Sheikh Mohammed Mussallam:
I’ve run a number of companies in many different fields, some in the construction and telecommunications industries and others in the hotel sector. In my early fifties I found I was keen to try something new. When visiting friends in Armenia ten years ago, they greatly enthused about the quality and purity of Armenia’s water—and for the first time I learned of the many legends and myths that surround this essential element here. That’s what launched the idea.

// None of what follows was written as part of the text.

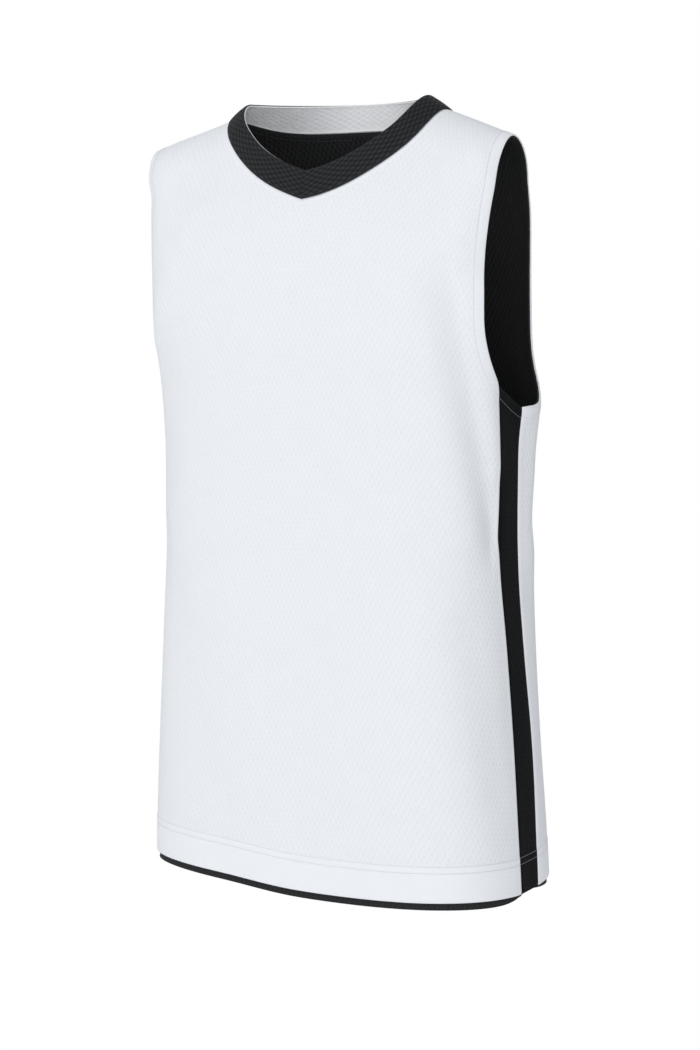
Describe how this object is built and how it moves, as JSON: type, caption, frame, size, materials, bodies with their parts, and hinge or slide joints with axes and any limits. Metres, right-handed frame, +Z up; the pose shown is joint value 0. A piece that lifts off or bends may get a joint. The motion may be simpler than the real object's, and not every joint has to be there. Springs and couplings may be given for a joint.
{
  "type": "basketball jersey",
  "caption": "Sleeveless reversible mesh jersey with a V neck, side inserts and layered cloth, filled out as if worn.",
  "frame": {"origin": "middle of the shoulder line, where the wearer's shoulders hold the jersey up", "axes": "+Z up, -Y the way the front faces, +X towards the wearer's left side"},
  "size_m": [0.36, 0.1838, 0.6855],
  "materials": {
    "white_mesh": "matte knitted mesh",
    "black_mesh": "matte knitted mesh",
    "black_rib": "matte flat knit",
    "white_band": "matte knitted mesh"
  },
  "bodies": {
    "root": {"front_outer": "white_mesh", "back_outer": "white_mesh", "front_inner": "black_mesh", "back_inner": "black_mesh", "side_insert_left": "black_mesh", "side_insert_right": "black_mesh", "collar_outer": "black_rib", "collar_inner": "white_band"}
  },
  "joints": []
}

What were the early steps?
In 2012 I contacted the Armenian government, which introduced me to a number of extremely cooperative individuals in the ministries of the environment and mining. Together with a Swiss geotechnical company I began looking for the ideal location for such an undertaking. I subsequently found it in Artavaz in the Kotayk Province in the Pambak Mountains about 80 kilometers northeast of the capital of Yerevan. Here, close to one of the largest and most popular Armenian ski resorts in Tsaghkadzor, where the mountains of the Lesser Caucasus reach heights of more than 2,800 meters above sea level, two springs can be found in the midst of totally unspoiled surroundings. Rare mineral water comes from Anapak Mountain, 2,050 meters up. It contains bicarbonate and is rich in calcium and low in sodium. It’s a gentle digestive stimulant, and with its high mineral content  it’s especially suitable for the preparation of baby food. The source of this pure spring water—Aknaler Mountain with an altitude of 2,450 meters—is just five kilometers away; with its low to medium mineral content, this water is extremely balanced.

Did you have to do anything in particular to shield the spring from outside impact?
A&M Rare acquired the terrain and successively dedicated it as a nature conservation area—which proved a real marathon when it came to negotiation. From having the initial idea to the ultimate launch of A&M Rare, it took five years to purchase the full 1,700 hectares of land from the various owners of this sparsely populated stretch of Armenia.

Were there other unusual challenges you had to face?
The construction of the bottling shop alone posed quite a challenge considering the high risk of earthquakes in Armenia. The outer walls are made of solid concrete, the roof of composite panels. In view of the extreme fluctuations in temperature, often icy in the mountains, great attention was also paid to the thermal insulation. It gets down to -25°C here in the winter, with two meters or more of snow not uncommon. When this is the case, the access and surrounding roads have to be kept clear so that the water can be delivered.

And then you also faced the burdens of COVID-19?
That’s right. The installation itself went smoothly enough, but commissioning was a totally different matter due to the corona crisis and the limited freedom of movement for the 15-strong KHS team. As soon as the first restrictions were lifted, KHS was back on site. Of course we always had to adhere to strict rules of hygiene and present countless documents at the airport. We stationed the colleagues from KHS up in the mountains and strictly controlled access to the plant. It all worked very well, and we were able to limit the delay to just four months. We used this time to forge ahead with our marketing campaign and stock up on raw materials so that we’re now in a position to produce four million bottles without a hitch.